Mr Winslow will begin at the company in the first quarter of next year, taking over from Jon Greenwood, who has been acting chief executive since January.
Mr Winslow, who will receive an annual salary of £820,000 and a pension allowance of 9%of salary, has led Aviva’s UK and Ireland general insurance business since May 2021 and was previously the boss of Global Life at AIG Life and Retirement, now Corebridge.
The number of job vacancies in the US economy fell more than expected in July, raising the chances of a halt to interest rate rises.
Official job openings data showed 8.8 million vacancies last month, down from 9.1m in June. The July figure was lower than the 9.5 million forecast by economists polled by Bloomberg.
June’s reading was also revised down by 400,000, suggesting that the American labour market is in the grip of a gradual slowdown as businesses reduce their hiring needs.
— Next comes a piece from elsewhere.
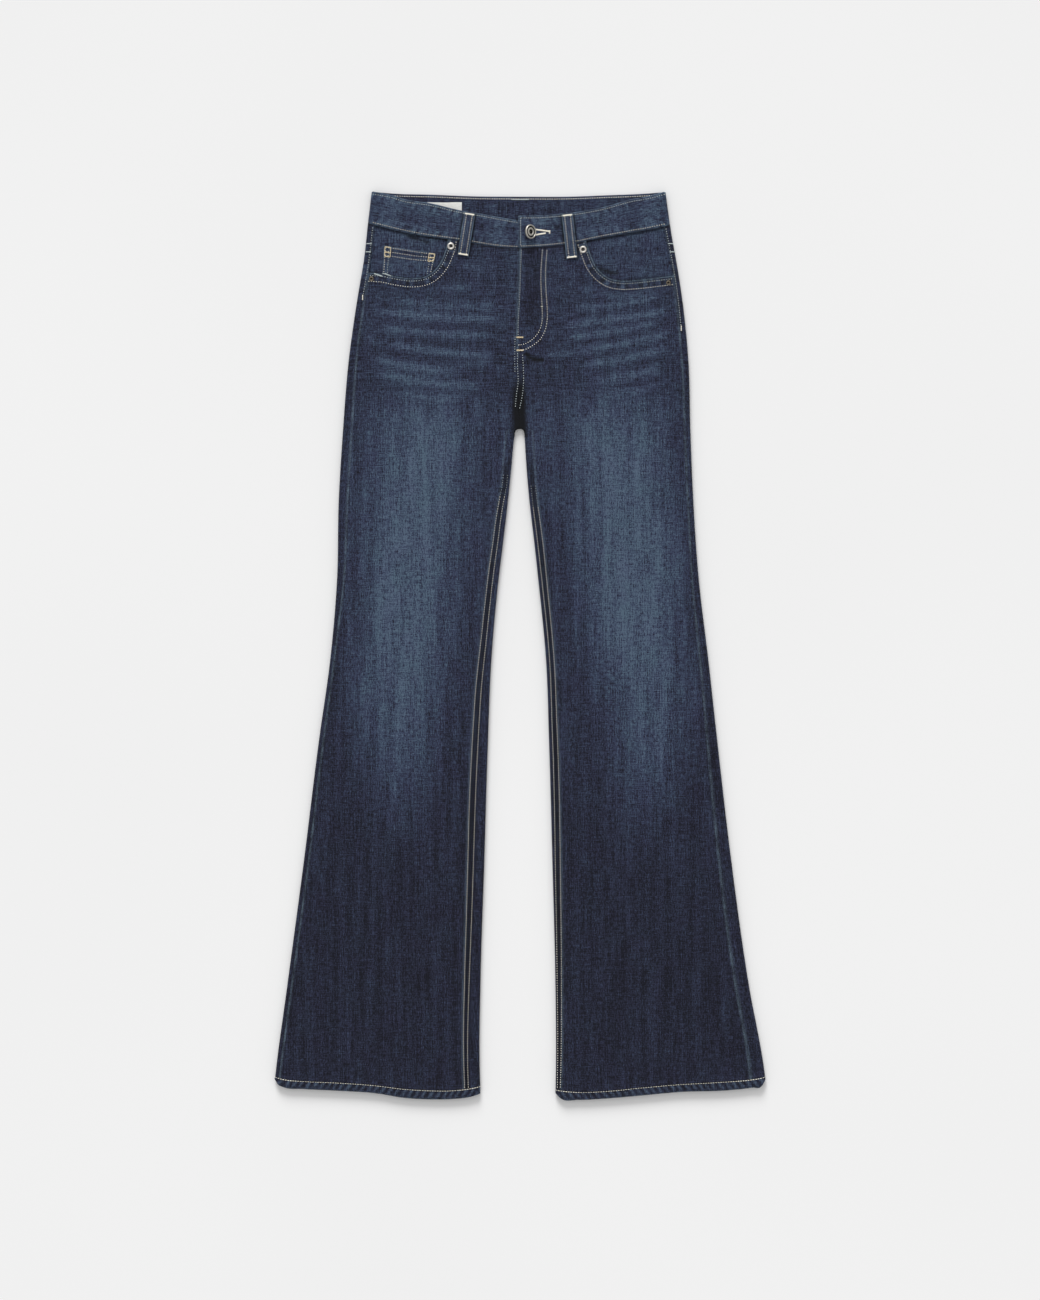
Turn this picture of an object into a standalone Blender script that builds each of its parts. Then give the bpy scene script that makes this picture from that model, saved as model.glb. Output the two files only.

The Dow Jones Industrial Average finished 0.9% higher, while the broad-based S&P 500 climbed 1.5% and the tech-heavy Nasdaq Composite Index surged 1.7%.
Consumer confidence in Germany fell more than expected in August, adding to fears that Europe’s largest economy will slip back into recession this year.
Official growth figures for the second quarter showed the German economy was stagnant in the three months to June, after output had contracted at the start of the year.
The country met the threshold for a technical recession after posting two consecutive quarters of economic contraction in the fourth quarter of last year and first quarter of 2023.